4. Locke appears to assume no other economic activity exists. It is obvious from the slides that Locke assumes no Hebron/Be Nevis development and it would appear he also assumes no other projects such as Voisey's Bay will impact on provincial own-source revenues. As such, other economic activity could make this a really short-term deal as I have said elsewhere. In that case, Locke's praise of this deal would be...Well...Premature.

5. Clawbacks, clawbacks, clawbacks. Locke persists in the clawback mythology which only serves to confuse the issue and mask what actually occurs. For example, in slide labeled "What was the January Offer Worth?", Locke's presentation makes it appear that the maximum revenue is the red line, the oil revenue line. In the scenario being described, though, the revenue is actually cumulative and would be considerably higher than the $1.1 billion shown at peak. The oddest part of Locke's presentation is his claim that even though the supposed "clawback" climbs steadily from 14% currently toward 100%, at some magical point, when the province no longer qualifies for Equalization, the "clawback" magically disappears. What should be a 100% clawback, as Danny Williams logically used to argue, Locke says the clawback disappears. What a crock!

6. Problems/Uncertainties magically disappear. There is precious little difference between the December and January offers. Yet, Locke makes different conclusions on each. For example, in the slide "Issues with Respect to the December Agreement in principle", Locke lists as his first point that the province might not qualify for Equalization after 2006 depending on oil prices and "other things going on in the province". While this acknowledges one of the major shortcomings of Locke's assessment the same could be said of January as well. Where did you concern go, Wade? It's not like this is a minor issue.

7. Funky Math and Funkadelic Logic. In the slide on what was achieved in the January deal, there is some funky math. The "upfront payment" does not have a value of up to $400 million per year as Locke suggests. It is only $250 million for sure; any other value, such as interest, will vary widely depending on how the money is used. That looks like funky math to me.

As for funkadelic logic, Locke praises the change in the criteria for qualifying for the second eight-year phase of the offset deal. He apparently didn't notice that an "either/or" provision - meaning the province met one of two criteria, suddenly became an "and" criteria - meaning the province will have to meet two criteria simultaneously. Add in a more realistic assessment of the economy over thee next eight years and you can start to see some difficulties with hitting both criteria that we wouldn't have had with hitting one.

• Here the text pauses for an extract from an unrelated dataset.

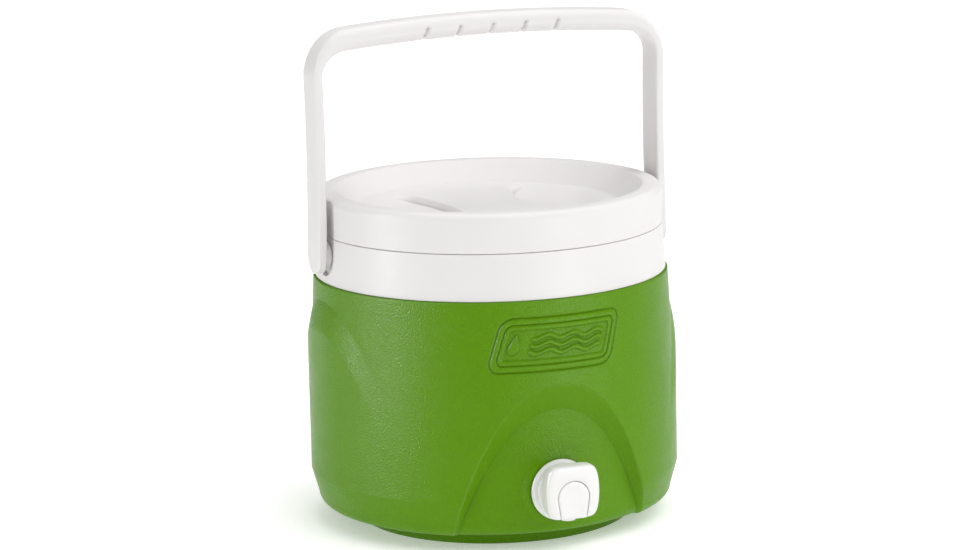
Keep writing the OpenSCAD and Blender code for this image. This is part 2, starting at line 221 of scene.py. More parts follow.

As for his comment about a clause for Phase 2 preventing the province from "falling off a cliff", Locke knows that the existing Equalization program has sufficient insurance against this ever occurring. It was a cute phrase Danny liked to used - maybe he got it from Wade - but it is a dubious concept at best. Of course, it won't be a benefit at all if, as Locke noted in his critique of the December deal, the province doesn't qualify for Equalization anyway.

Nasty things, those funkadelic assumptions.

I wish I'd ame the session at Memorial last week, if for no other reason than I could have heard the comments from political scientists Steve Tomblin and Chris Dunn. As it is, from Wade Locke's slides and his media interviews, I'd say his "independent" assessment fell as far short of the requirement as that offered by most news media in the province.

Too bad, really. It is difficult to have a participatory democracy when people are fed assumptions in place of analysis.